Task objective
What is to be transcribed is the run of lines opening with the one that has "Recreate this object" and closing with the one that has "from mathutils.bvhtree import BVHTree", and only that run, exactly.

Raw records

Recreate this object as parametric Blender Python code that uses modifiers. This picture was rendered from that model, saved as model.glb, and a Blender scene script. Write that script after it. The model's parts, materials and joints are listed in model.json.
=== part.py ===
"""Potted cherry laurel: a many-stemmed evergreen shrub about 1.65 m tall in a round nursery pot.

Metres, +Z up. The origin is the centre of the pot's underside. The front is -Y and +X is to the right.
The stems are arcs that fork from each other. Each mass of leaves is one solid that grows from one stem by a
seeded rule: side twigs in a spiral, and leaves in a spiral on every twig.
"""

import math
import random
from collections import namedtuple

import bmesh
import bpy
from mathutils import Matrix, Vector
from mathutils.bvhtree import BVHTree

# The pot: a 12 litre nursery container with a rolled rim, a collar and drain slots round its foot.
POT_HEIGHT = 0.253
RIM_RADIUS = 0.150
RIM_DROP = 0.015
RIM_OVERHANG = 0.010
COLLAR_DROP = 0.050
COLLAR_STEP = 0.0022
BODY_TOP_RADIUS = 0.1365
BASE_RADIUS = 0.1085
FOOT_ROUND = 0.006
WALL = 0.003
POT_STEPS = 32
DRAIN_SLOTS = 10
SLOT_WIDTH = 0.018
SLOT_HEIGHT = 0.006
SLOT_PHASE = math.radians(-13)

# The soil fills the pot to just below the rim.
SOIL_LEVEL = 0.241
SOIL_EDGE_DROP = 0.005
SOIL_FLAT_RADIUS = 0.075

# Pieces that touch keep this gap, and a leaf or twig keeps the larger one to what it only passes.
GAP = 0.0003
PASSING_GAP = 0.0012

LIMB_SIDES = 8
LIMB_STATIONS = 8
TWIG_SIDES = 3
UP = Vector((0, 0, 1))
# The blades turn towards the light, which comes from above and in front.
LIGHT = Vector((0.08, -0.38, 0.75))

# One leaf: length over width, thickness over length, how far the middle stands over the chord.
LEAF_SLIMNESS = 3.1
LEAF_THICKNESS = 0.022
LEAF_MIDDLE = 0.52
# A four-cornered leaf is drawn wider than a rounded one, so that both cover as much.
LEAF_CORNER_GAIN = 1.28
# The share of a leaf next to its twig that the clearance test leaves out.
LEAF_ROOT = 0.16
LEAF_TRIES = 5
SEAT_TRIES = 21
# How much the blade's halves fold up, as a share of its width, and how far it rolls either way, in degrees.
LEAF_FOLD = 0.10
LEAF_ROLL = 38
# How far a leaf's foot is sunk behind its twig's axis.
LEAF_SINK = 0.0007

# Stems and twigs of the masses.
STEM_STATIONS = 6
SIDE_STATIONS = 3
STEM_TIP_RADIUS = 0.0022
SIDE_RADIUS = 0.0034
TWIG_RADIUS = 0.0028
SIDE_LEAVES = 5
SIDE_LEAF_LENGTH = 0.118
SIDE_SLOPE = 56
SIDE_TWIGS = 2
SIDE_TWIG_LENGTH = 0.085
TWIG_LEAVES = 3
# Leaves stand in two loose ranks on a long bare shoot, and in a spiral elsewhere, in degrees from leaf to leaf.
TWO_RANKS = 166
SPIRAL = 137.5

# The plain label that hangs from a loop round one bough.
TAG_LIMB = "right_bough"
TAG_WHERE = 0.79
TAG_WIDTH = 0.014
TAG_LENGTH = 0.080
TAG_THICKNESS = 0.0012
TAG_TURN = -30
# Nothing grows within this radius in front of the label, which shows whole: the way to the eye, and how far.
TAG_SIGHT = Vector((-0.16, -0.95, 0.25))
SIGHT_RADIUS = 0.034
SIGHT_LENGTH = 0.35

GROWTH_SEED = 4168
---
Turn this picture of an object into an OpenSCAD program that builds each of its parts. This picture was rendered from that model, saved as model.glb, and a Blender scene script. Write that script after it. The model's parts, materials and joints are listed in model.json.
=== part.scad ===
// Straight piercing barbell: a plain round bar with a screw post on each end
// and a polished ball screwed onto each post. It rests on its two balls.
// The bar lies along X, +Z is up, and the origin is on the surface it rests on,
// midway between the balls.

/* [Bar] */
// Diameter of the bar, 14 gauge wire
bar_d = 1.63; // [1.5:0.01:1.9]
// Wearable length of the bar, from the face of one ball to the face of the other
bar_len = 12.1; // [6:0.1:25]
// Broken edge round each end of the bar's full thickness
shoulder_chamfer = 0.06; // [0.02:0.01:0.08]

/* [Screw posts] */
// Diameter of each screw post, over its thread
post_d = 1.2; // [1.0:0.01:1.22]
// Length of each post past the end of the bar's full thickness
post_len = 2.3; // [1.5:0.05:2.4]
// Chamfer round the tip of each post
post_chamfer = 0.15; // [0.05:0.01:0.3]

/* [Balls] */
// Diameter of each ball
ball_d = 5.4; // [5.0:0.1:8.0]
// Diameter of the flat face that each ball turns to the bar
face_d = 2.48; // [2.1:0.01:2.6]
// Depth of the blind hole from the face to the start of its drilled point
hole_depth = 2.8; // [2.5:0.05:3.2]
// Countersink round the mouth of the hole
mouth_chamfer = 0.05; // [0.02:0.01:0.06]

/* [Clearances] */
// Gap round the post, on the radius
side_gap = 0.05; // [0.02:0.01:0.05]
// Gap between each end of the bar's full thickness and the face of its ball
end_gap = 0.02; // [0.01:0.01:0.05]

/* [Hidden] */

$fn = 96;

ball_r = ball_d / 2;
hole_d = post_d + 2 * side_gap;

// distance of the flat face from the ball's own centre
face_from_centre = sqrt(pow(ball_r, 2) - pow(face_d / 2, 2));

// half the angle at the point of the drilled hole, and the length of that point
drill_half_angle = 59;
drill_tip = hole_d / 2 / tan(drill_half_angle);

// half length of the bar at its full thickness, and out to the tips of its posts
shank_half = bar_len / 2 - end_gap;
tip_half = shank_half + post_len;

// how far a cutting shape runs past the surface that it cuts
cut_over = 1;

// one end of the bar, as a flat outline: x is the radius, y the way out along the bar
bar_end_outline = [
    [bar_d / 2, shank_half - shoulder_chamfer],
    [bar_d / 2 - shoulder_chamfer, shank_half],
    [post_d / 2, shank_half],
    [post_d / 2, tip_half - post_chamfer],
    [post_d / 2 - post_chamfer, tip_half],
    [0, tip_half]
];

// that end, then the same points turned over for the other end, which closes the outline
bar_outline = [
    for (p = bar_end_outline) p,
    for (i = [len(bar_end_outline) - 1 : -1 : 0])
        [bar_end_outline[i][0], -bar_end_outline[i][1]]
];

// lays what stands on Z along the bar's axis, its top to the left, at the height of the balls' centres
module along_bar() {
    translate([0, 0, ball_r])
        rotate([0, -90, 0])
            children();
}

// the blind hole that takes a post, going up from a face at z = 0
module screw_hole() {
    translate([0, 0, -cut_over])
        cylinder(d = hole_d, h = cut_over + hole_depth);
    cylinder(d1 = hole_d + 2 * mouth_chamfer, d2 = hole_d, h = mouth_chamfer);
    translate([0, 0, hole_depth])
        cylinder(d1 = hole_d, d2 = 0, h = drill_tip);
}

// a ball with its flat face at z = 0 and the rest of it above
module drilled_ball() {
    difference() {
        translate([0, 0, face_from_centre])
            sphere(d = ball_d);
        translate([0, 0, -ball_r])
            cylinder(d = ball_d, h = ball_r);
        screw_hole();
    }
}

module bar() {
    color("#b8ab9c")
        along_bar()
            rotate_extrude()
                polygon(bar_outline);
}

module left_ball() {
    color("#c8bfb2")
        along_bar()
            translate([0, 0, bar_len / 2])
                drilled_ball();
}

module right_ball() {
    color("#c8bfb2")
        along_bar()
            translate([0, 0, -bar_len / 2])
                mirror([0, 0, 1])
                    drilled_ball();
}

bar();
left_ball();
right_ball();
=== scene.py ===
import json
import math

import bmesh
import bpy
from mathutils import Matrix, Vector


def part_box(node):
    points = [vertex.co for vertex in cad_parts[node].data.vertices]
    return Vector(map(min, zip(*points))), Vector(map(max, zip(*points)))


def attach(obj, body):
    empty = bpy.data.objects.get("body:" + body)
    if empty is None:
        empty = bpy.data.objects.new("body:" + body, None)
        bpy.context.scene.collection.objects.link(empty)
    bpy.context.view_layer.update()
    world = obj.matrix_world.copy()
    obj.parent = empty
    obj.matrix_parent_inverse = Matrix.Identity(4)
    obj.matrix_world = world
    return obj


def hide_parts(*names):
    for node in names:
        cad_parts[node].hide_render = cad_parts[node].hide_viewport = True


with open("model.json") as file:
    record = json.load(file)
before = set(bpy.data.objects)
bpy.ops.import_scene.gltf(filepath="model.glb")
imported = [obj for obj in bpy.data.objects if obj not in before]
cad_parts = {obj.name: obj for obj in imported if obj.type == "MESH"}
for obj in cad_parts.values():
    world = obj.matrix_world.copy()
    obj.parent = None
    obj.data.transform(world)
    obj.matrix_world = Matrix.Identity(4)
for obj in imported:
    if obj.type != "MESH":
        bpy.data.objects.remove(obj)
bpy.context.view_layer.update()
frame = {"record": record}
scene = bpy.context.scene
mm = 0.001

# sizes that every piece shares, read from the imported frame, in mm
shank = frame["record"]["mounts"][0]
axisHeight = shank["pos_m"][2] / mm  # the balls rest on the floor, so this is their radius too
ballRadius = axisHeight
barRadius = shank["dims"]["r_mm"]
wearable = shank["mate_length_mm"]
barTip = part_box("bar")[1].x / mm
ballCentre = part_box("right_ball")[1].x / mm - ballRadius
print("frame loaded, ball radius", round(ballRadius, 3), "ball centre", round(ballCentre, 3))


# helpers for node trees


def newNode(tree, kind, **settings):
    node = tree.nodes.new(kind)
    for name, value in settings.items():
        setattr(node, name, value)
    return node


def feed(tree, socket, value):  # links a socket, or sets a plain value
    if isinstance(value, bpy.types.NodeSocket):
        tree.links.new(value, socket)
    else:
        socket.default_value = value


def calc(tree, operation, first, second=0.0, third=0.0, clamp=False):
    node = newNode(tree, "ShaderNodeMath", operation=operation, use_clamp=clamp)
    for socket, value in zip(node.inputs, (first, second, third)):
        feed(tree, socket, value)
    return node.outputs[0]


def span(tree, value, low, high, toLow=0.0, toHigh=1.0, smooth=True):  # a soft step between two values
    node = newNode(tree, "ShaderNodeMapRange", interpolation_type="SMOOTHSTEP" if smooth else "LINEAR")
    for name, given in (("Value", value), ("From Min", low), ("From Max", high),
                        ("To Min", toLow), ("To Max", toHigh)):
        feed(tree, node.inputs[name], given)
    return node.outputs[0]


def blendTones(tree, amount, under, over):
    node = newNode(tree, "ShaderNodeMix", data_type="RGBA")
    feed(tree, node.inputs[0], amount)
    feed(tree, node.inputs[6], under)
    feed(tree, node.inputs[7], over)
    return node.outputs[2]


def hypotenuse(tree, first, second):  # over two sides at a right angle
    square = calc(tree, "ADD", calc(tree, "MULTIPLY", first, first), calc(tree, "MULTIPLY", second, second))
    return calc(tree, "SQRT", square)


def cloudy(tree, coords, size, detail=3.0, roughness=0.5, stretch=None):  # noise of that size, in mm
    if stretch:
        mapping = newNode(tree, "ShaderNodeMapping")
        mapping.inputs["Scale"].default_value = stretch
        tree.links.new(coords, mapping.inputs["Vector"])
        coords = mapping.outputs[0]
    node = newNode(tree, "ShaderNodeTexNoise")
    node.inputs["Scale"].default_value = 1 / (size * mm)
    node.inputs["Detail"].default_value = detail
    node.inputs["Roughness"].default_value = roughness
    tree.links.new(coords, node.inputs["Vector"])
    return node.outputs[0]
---
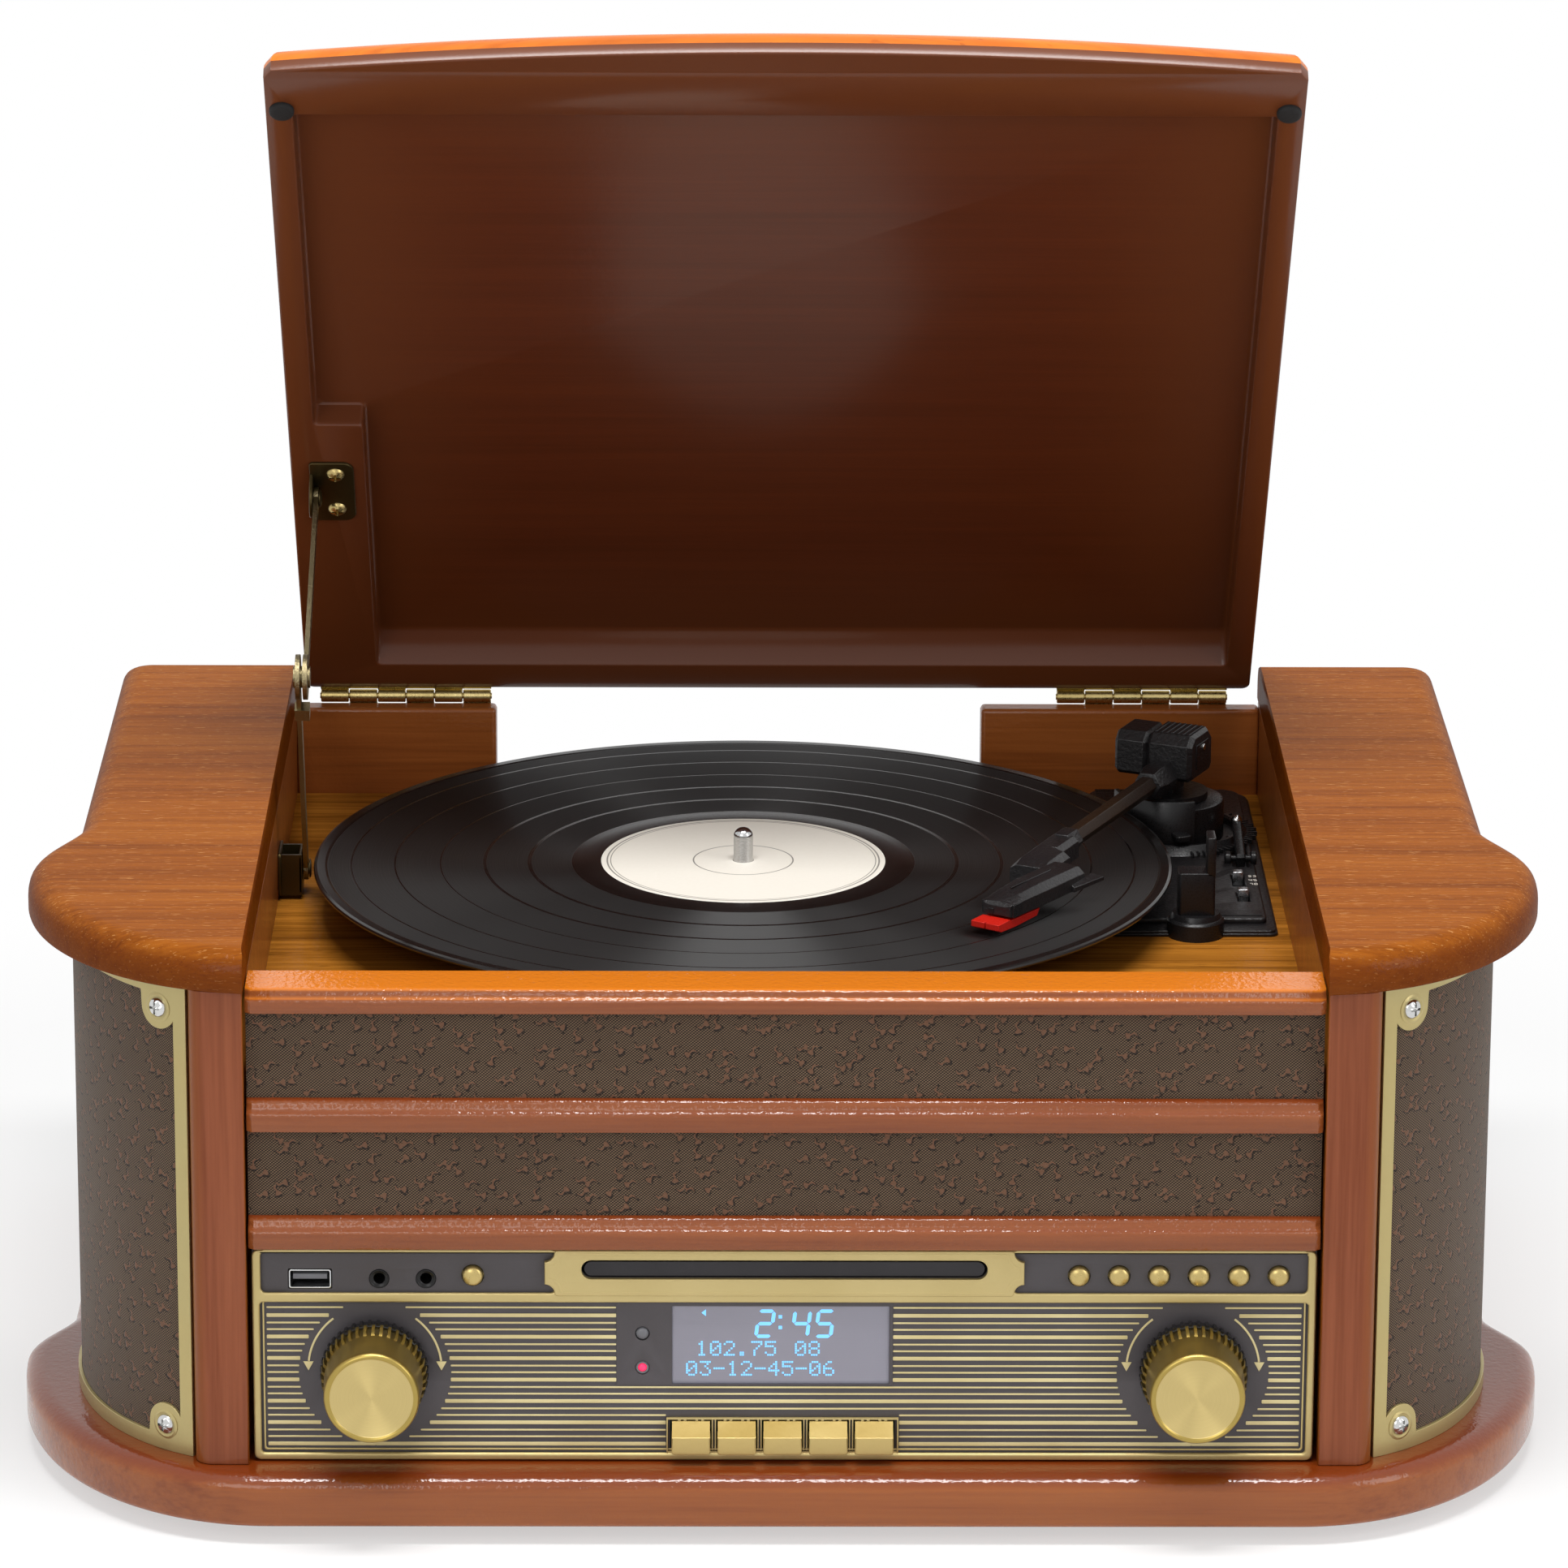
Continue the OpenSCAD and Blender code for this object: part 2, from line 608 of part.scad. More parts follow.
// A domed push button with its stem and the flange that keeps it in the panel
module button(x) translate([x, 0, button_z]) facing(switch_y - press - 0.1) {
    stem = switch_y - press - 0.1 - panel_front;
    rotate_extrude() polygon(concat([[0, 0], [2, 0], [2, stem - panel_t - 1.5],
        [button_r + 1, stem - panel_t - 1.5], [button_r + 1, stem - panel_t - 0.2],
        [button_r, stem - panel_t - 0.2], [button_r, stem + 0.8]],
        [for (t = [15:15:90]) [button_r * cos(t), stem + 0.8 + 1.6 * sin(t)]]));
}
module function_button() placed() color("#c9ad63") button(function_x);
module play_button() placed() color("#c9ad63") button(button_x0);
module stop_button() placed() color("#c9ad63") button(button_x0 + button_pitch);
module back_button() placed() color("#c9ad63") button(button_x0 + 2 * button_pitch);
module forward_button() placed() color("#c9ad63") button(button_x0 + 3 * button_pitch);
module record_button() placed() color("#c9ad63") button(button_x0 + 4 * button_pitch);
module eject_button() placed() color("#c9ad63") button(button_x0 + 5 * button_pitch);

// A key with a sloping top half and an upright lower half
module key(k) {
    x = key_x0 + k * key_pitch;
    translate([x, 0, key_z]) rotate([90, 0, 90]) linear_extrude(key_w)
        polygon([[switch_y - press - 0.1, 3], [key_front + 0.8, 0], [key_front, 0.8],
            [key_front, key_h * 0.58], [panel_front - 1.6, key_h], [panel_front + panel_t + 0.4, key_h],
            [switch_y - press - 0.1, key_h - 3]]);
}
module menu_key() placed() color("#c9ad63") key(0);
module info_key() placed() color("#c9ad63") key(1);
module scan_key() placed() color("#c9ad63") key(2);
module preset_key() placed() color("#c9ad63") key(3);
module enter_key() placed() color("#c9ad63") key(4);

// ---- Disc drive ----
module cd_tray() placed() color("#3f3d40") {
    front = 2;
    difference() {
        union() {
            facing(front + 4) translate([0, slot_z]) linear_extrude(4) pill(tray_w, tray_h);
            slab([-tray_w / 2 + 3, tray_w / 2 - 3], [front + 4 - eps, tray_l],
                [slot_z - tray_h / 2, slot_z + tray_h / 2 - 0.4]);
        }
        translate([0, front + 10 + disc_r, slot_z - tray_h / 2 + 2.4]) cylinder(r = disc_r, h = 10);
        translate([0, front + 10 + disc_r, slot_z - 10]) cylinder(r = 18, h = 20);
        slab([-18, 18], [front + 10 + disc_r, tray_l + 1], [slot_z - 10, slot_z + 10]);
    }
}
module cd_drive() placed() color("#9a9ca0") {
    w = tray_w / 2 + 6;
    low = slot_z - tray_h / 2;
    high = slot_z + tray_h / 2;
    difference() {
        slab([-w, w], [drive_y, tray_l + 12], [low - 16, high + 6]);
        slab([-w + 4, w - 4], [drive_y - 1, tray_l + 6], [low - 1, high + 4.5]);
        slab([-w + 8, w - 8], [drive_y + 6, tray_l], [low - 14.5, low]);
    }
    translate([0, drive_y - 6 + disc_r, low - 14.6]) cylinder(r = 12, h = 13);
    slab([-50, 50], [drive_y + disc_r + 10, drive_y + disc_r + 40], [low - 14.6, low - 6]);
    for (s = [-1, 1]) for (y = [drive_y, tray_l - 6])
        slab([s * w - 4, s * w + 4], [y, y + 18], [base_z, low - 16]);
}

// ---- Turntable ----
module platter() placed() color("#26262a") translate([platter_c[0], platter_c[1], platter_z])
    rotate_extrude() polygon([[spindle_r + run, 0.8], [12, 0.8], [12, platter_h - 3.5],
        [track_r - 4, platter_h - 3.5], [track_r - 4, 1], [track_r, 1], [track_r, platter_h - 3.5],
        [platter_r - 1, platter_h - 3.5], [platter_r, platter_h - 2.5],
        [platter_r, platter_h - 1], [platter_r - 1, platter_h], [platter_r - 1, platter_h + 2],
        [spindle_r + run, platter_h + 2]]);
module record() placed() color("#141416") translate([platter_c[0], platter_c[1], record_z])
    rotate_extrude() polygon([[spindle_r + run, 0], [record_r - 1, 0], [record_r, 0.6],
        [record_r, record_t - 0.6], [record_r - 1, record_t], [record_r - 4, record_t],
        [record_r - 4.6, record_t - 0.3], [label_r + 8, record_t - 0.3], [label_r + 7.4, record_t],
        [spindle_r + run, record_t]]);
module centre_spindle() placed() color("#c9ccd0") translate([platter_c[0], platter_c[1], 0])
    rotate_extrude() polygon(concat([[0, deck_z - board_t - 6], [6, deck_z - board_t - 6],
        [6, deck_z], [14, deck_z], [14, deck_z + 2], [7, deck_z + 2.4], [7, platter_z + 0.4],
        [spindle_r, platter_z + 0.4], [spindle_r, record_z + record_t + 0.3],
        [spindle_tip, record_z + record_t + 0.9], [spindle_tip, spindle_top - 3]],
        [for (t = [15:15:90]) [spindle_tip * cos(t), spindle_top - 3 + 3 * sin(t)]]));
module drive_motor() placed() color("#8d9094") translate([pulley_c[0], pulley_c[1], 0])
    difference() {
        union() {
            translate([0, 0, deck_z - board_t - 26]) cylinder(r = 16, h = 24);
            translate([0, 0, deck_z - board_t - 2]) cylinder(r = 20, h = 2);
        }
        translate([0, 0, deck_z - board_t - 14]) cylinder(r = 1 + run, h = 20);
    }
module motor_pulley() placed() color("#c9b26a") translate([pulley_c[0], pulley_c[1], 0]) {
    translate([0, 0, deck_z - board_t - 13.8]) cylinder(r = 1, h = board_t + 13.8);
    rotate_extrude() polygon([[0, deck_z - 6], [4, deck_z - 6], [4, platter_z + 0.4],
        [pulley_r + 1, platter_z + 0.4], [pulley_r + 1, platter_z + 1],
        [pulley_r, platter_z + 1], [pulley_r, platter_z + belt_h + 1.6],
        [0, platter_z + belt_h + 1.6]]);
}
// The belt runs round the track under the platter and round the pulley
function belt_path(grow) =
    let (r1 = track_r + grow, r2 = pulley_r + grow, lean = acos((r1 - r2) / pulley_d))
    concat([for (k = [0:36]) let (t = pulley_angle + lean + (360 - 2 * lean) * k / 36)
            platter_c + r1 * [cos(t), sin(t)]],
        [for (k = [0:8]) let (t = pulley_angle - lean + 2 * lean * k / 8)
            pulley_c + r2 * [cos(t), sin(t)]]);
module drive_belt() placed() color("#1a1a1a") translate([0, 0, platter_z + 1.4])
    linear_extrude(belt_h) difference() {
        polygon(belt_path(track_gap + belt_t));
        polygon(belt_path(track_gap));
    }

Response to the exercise
Recreate this object as parametric Blender Python code that uses modifiers. This picture was rendered from that model, saved as model.glb, and a Blender scene script. Write that script after it. The model's parts, materials and joints are listed in model.json.
=== part.py ===
"""Potted cherry laurel: a many-stemmed evergreen shrub about 1.65 m tall in a round nursery pot.

Metres, +Z up. The origin is the centre of the pot's underside. The front is -Y and +X is to the right.
The stems are arcs that fork from each other. Each mass of leaves is one solid that grows from one stem by a
seeded rule: side twigs in a spiral, and leaves in a spiral on every twig.
"""

import math
import random
from collections import namedtuple

import bmesh
import bpy
from mathutils import Matrix, Vector
from mathutils.bvhtree import BVHTree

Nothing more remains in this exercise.